Het vonnis betreft het feit zoals dat is omschreven in onderdeel e) van het EAB. Een door de griffier gewaarmerkte fotokopie van dit onderdeel is als bijlage aan deze uitspraak gehecht.

4.Strafbaarheid

Feit waarvoor dubbele strafbaarheid is vereist
De uitvaardigende justitiële autoriteit heeft het feit niet aangeduid als een feit waarvoor het vereiste van toetsing van dubbele strafbaarheid niet geldt.
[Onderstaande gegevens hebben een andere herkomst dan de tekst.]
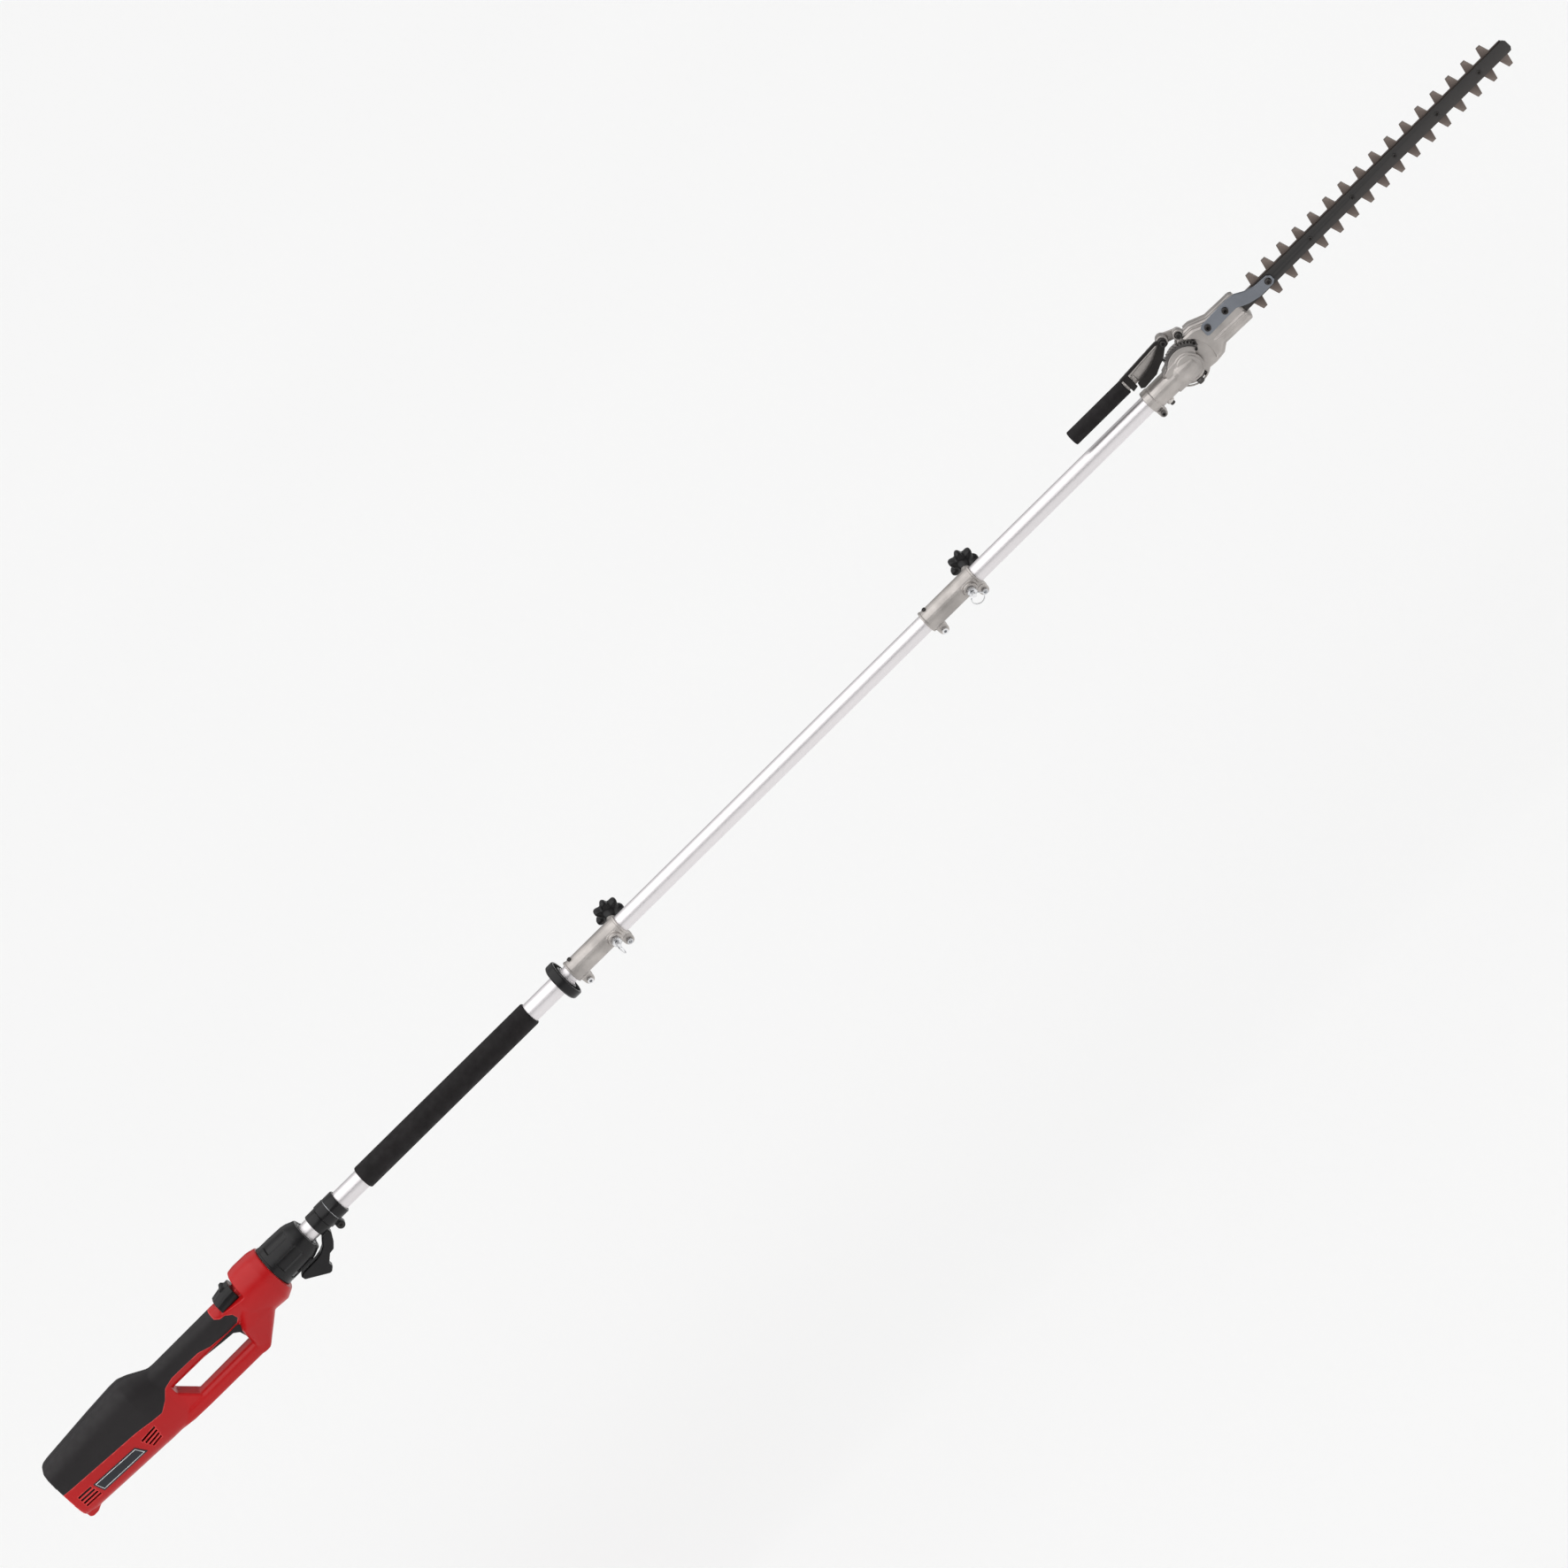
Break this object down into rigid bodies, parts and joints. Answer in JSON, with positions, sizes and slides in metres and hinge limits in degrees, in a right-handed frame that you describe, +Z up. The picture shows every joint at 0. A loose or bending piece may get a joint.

Overlevering kan in dat geval alleen worden toegestaan, indien voldaan wordt aan de kaderbesluitconform uitgelegde eisen die in artikel 7, eerste lid, aanhef en onder b, OLW juncto artikel 7, eerste lid, onder a 2°, OLW zijn neergelegd.
De rechtbank stelt vast dat hieraan is voldaan.
Het feit levert naar Nederlands recht op:
poging tot diefstal, waarbij de schuldige zich de toegang tot de plaats van het misdrijf heeft verschaft door middel van braak.

5.Slotsom

Nu is vastgesteld dat het EAB voldoet aan de eisen van artikel 2 OLW en ook overigens geen weigeringsgronden aan de overlevering in de weg staan, dient de overlevering te worden toegestaan.

6.Toepasselijke wetsbepalingen

De artikelen 45 en 311 Wetboek van Strafrecht en de artikelen 2, 5 en 7 OLW.

7.Beslissing

STAAT TOEde overlevering van
[opgeëiste persoon]aan
the Regional Court in Szczecinten behoeve van de tenuitvoerlegging van de vrijheidsstraf, te ondergaan op het grondgebied van de uitvaardigende lidstaat, wegens het feit waarvoor zijn overlevering wordt verzocht.
Aldus gedaan door
mr. A.K. Glerum, voorzitter,
mrs. J.A.A.G. de Vries en K.A. Brunner, rechters,
in tegenwoordigheid van mr. T. Smit, griffier,
en uitgesproken ter openbare zitting van 12 maart 2019.
Ingevolge artikel 29, tweede lid, OLW staat tegen deze uitspraak geen gewoon rechtsmiddel open.